Architecture & Interiors Salary Guide 2026–27

Salary ranges are intended as a market guide and may vary depending on project exposure, technical capability, location, leadership responsibility, portfolio strength and organisation type.

Job Title Salary Range (Base only)
Associate / Senior Associate / Principal $130,000 - $190,000
Graduate Architect $75,000 - $100,000
Project Architect / Senior Project Leader $110,000 - $150,000
Senior Graduate Architect / Registered Architect $100,000 - $110,000
Design Manager $130,000 - $160,000
Interior Designer $70,000 - $100,000
Senior Interior Designer $100,000 - $130,000
Documenter / Drafter $70,000 - $100,000

These ranges are indicative and should be considered alongside experience, location, project complexity, software capability, leadership scope and current market demand.

Closing Commentary

Selective mobility will define the year ahead.

A practical read on how salary confidence, flexibility, culture and progression are shaping movement across the Architecture & Interiors market.

The Architecture & Interiors market in 2026–27 is best described as selectively mobile. Most professionals are not necessarily dissatisfied, but many are open to better opportunities. Salary remains the strongest driver of movement, but flexibility, culture and progression are also central to how candidates assess their options.

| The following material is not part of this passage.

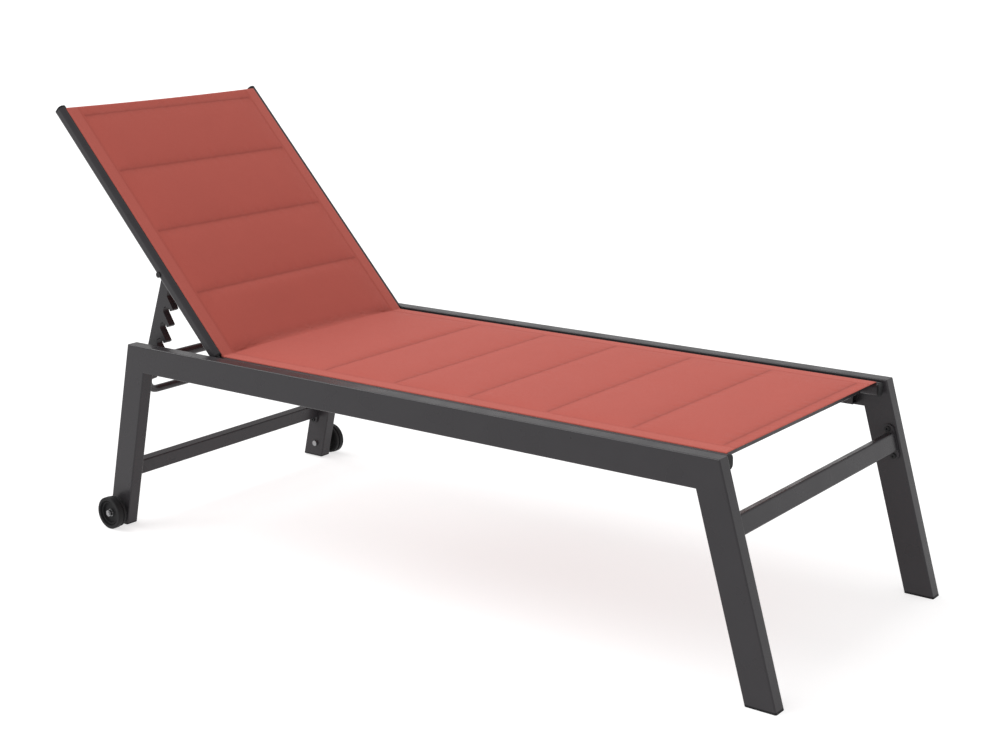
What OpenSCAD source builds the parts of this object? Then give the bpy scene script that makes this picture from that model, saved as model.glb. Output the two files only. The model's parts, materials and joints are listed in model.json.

For employers, the key challenge is to create enough clarity and confidence that employees do not need to test the market to understand their value. For candidates, the opportunity is to use market insight to make informed decisions and pursue roles that offer the right balance of remuneration, flexibility, project exposure and long-term growth.

As salary expectations continue to evolve, benchmarking will remain an important tool for both sides of the market. Employers that communicate clearly and act proactively will be better placed to retain their teams, while candidates who understand their value will be better positioned to make confident career decisions.